Durante el 2011 estuvimos viviendo en Holanda, más concretamente en Haarlem. Dada su cercanía con Amsterdam, nuestros viajes a la capital neerlandesa eran tan frecuentes, que se podría decir que vivíamos en ambas ciudades.
Llegamos allí casi de casualidad. Cuando nos planteamos dejar Barcelona e irnos "a la aventura", los Países Bajos no los habíamos pisado nunca. La primera vez que pusimos nuestros pies en ese país fue para visitar pisos de alquiler. ¿Y porqué decidimos irnos a un país que no conocíamos? Simplemente porque mi jefe de entonces me lo recomendó. Buscamos información y vimos que podría merecer la pena. Bueno, y porque era un país con un gran nivel de inglés.
Nuestra primera elección fue Rotterdam (ni la más remota idea de porqué), hasta que decidimos cambiar a Amsterdam porque la oferta profesional era mucho más amplia. Dados los precios del alquiler en Amsterdam, un poco elevados, decidimos marcharnos a alguna ciudad a la afueras de la capital. Lo suficiente para que se notase la bajada de precios, pero no lo suficiente para estar lejos de Amsterdam. Y ahí es donde, no recuerdo porqué, terminamos decidiéndonos por Haarlem. Y allí empezamos, un 9 de enero de 2011 en un país que no habíamos visitado nunca, en una ciudad que desconocíamos hasta semanas antes, buscando piso.
Lo que vino después fue una historia de amor con Haarlem desde casi el primer momento y una historia de odio primero y amor después con Amsterdam (al menos en mi caso).
El idilio fue tan bonito que desde entonces hemos ido subiendo de forma regular. Nuestro objetivo siempre fue subir unos días, al menos, una vez al año. Aunque, por diversas razones, no todos los años lo hemos podido cumplir.
Y cada vez que subimos me pasa lo mismo cuando estamos por Haarlem y Amsterdam. Siempre la misma extraña sensación.

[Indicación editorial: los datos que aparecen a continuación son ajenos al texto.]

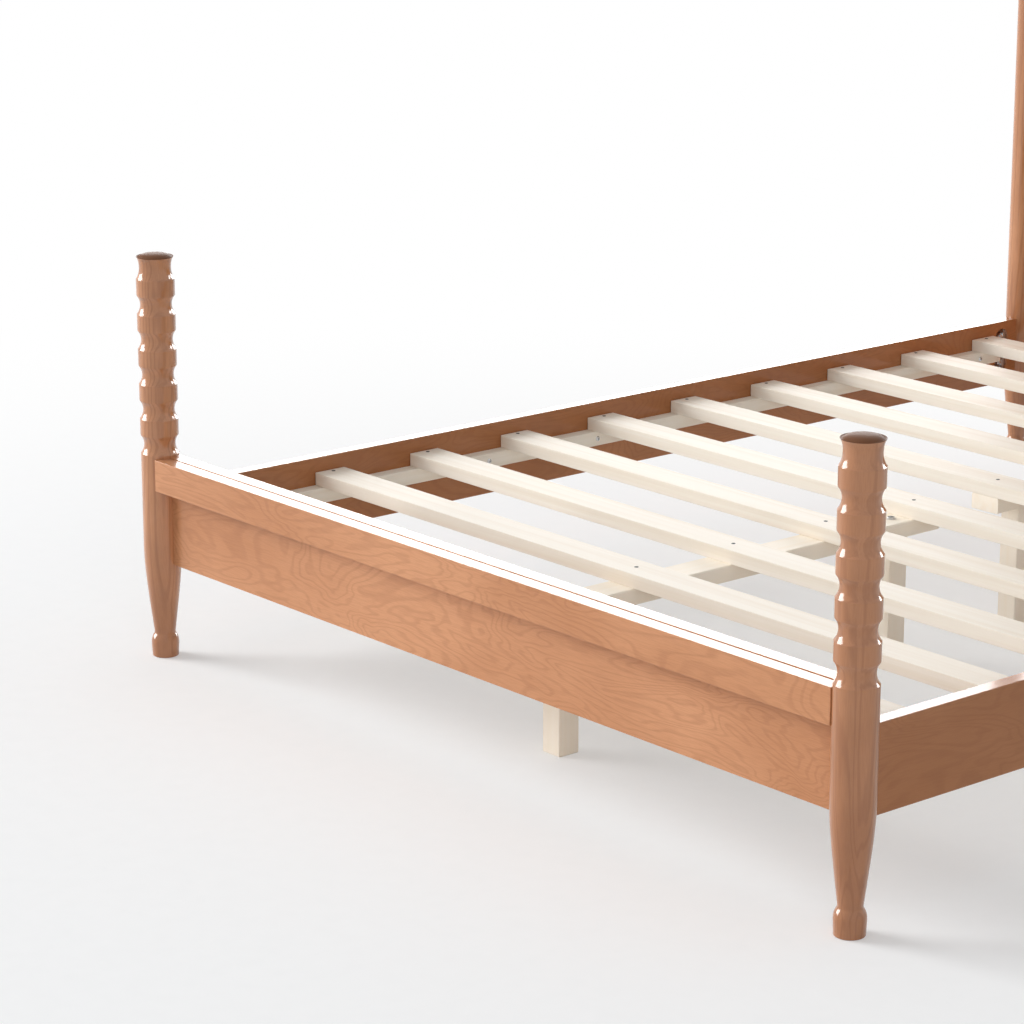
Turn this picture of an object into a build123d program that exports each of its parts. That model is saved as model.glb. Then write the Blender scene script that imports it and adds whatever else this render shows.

No hacemos nada especial, sólo pasear y estar por allí. Tomar un café en nuestra cafetería favorita, tomar una cerveza en nuestra iglesia favorita 😉, pasear por Haarlem, pasear por Leidsestraat, Leidseplein, el Jordaan,... Y siempre que estoy allí me siento como si estuviese en casa, como si viviésemos aún allí, como si nunca nos hubiésemos marchado.
Y cuando llega el último día y tenemos que marchar, siempre la misma extraña sensación, como si fuese la primera vez que marchamos.
Por un momento, es como si el tiempo no hubiese pasado. Como si se hubiese formado un pliegue temporal entre nuestro penúltimo día allí y nuestro primer día de la vuelta, y todos los años transcurridos en medio no hubiesen existido.